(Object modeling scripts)
========

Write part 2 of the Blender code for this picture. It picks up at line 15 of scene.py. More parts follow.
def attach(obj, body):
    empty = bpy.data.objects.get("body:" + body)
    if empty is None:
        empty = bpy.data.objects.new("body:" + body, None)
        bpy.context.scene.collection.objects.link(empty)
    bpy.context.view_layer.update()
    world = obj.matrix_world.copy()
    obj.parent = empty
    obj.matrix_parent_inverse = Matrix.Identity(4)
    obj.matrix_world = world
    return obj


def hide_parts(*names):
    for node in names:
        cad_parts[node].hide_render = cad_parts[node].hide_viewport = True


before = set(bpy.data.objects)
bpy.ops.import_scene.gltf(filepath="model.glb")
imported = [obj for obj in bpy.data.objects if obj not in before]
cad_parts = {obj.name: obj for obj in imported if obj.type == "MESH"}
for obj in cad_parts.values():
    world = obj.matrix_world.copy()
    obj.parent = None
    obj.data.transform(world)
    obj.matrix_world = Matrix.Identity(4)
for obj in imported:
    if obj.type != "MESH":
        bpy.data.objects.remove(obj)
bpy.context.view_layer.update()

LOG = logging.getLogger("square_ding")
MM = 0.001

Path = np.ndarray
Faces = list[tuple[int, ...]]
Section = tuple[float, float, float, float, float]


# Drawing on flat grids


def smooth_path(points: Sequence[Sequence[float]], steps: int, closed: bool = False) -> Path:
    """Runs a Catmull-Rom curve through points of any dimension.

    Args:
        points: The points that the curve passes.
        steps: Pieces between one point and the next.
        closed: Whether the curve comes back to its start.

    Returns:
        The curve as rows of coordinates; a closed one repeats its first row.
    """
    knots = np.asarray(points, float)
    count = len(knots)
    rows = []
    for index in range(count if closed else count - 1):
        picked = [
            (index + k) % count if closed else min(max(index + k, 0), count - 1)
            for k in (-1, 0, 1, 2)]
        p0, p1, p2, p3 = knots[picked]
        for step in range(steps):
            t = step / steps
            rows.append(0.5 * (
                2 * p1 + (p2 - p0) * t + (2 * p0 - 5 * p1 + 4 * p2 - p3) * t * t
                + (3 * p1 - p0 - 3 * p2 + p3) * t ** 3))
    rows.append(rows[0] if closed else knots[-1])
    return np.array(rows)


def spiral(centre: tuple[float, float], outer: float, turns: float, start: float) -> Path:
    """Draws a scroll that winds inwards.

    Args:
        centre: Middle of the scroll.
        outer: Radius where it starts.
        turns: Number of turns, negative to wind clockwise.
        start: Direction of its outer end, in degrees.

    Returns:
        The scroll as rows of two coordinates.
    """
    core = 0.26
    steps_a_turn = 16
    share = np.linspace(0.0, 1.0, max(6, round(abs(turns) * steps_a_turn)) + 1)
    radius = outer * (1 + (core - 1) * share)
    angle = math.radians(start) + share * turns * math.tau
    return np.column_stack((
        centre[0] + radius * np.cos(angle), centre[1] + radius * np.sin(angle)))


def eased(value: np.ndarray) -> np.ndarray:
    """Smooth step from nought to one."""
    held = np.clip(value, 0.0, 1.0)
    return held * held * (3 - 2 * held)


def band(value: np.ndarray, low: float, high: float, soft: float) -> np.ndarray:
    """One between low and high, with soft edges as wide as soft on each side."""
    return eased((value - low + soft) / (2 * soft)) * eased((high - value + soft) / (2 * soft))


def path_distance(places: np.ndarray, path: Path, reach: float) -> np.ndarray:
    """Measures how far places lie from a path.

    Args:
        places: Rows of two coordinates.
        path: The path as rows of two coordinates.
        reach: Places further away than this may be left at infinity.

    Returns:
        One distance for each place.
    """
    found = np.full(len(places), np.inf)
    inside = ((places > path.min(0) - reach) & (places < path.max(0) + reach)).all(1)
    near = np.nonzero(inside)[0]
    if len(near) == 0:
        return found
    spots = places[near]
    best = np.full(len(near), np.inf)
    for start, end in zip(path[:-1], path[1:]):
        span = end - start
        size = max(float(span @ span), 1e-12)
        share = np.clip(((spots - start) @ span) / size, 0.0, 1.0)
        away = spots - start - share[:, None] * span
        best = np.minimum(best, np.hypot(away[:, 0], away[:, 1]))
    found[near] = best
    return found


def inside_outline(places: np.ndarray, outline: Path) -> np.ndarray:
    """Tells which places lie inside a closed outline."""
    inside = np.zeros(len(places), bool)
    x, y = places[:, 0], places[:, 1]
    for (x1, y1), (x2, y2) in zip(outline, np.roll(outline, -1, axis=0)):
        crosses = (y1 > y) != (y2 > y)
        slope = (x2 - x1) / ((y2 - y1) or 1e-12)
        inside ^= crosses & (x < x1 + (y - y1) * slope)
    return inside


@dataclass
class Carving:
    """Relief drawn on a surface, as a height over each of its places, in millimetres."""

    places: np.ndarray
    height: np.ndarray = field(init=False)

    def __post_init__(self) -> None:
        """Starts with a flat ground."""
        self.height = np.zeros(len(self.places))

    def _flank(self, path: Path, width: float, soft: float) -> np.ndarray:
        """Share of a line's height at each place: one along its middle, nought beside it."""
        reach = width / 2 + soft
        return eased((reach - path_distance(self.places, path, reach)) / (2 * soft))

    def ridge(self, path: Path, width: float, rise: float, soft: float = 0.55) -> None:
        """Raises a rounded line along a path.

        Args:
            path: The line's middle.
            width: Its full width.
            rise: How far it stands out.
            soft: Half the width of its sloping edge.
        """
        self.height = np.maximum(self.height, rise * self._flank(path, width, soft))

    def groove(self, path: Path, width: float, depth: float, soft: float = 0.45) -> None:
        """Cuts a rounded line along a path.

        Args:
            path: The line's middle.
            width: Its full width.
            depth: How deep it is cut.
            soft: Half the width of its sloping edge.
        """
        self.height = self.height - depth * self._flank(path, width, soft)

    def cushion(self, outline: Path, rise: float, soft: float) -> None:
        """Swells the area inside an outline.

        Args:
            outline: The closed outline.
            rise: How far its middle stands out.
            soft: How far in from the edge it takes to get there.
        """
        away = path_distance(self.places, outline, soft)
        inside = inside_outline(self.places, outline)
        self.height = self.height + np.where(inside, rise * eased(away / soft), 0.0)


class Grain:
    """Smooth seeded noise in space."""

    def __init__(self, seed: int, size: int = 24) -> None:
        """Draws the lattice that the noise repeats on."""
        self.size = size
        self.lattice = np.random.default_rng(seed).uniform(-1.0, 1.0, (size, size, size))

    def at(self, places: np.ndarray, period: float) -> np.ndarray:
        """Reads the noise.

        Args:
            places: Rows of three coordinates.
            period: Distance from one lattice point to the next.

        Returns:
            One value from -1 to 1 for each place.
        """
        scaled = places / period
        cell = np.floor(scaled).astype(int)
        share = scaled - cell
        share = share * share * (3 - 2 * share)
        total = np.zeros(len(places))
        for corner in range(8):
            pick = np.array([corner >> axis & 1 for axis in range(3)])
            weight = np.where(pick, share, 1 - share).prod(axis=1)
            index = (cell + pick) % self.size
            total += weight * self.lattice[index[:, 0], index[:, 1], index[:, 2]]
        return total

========

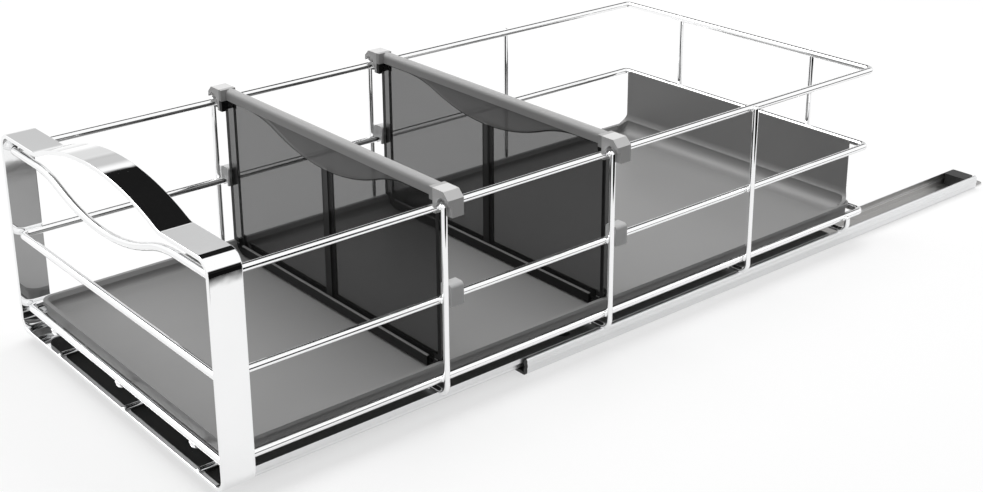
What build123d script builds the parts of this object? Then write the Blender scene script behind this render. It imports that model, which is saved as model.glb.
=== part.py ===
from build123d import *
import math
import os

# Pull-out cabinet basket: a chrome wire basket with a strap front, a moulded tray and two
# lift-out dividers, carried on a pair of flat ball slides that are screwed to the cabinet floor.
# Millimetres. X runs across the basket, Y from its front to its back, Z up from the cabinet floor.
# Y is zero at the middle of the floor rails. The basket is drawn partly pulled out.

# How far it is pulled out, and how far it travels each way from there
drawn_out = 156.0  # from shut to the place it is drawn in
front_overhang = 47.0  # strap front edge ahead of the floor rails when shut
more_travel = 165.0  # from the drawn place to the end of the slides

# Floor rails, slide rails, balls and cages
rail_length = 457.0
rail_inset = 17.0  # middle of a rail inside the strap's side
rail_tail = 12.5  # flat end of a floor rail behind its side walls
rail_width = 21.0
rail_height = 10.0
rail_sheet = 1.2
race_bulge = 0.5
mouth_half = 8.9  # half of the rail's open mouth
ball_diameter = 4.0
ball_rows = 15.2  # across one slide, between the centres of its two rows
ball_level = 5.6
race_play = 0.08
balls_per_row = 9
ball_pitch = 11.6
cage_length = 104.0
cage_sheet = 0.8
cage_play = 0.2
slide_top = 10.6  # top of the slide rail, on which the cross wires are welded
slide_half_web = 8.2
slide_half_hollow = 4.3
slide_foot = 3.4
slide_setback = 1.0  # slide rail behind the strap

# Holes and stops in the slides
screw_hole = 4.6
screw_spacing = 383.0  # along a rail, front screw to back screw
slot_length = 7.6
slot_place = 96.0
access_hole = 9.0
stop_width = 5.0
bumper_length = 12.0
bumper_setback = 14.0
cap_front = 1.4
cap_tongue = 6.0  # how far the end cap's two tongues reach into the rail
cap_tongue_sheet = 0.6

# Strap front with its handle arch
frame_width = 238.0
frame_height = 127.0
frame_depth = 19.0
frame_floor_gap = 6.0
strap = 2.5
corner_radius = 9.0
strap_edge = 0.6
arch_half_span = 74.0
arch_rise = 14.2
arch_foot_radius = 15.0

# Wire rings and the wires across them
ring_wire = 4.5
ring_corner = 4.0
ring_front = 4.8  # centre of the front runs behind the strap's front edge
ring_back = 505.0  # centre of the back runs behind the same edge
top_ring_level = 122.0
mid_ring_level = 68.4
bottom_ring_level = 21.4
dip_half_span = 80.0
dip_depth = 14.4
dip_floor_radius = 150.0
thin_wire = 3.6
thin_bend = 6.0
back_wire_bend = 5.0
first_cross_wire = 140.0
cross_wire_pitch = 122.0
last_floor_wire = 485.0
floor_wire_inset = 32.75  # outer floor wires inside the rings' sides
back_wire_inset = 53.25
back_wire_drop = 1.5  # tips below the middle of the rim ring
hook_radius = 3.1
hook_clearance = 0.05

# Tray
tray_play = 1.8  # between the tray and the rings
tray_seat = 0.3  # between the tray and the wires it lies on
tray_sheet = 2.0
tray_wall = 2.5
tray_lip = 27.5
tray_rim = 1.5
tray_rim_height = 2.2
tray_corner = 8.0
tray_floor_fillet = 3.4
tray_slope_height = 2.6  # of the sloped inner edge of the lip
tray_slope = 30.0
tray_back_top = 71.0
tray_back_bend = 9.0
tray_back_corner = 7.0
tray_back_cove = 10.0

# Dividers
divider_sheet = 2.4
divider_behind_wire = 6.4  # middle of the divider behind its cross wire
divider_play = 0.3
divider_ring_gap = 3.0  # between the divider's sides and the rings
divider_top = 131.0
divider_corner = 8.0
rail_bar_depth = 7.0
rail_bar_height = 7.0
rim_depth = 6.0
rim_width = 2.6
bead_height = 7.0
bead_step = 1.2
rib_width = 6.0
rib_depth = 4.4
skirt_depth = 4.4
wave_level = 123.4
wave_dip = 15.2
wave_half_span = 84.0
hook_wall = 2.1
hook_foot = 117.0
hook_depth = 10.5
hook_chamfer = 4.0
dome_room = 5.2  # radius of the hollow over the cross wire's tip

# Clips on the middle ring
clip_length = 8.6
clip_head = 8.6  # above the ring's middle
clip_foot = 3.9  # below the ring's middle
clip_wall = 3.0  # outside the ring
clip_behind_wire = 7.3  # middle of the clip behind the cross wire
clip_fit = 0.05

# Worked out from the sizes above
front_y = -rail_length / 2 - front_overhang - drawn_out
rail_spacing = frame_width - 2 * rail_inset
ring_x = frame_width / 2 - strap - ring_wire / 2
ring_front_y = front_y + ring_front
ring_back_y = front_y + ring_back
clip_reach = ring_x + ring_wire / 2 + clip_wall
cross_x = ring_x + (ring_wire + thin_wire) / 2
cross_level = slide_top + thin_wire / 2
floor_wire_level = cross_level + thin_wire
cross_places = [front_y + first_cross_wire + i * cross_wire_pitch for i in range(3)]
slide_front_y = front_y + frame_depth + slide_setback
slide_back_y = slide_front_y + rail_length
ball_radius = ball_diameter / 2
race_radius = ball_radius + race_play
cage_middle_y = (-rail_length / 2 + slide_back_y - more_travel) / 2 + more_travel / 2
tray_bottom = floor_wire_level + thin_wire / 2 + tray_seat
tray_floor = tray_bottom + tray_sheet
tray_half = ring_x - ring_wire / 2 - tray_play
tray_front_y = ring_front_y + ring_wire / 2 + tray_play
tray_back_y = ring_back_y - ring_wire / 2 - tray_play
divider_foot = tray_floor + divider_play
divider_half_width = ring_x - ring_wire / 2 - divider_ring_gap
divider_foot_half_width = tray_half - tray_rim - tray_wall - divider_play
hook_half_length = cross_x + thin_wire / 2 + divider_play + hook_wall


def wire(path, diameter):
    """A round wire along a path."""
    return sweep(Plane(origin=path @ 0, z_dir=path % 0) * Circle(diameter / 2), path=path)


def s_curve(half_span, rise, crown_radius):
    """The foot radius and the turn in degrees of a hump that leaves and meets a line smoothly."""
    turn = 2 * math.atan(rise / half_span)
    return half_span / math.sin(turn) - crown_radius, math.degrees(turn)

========

(GOAL)
Copy out every line where the word "node" occurs.

(SOLUTION TO THIS PROBLEM)
    for node in names:
        cad_parts[node].hide_render = cad_parts[node].hide_viewport = True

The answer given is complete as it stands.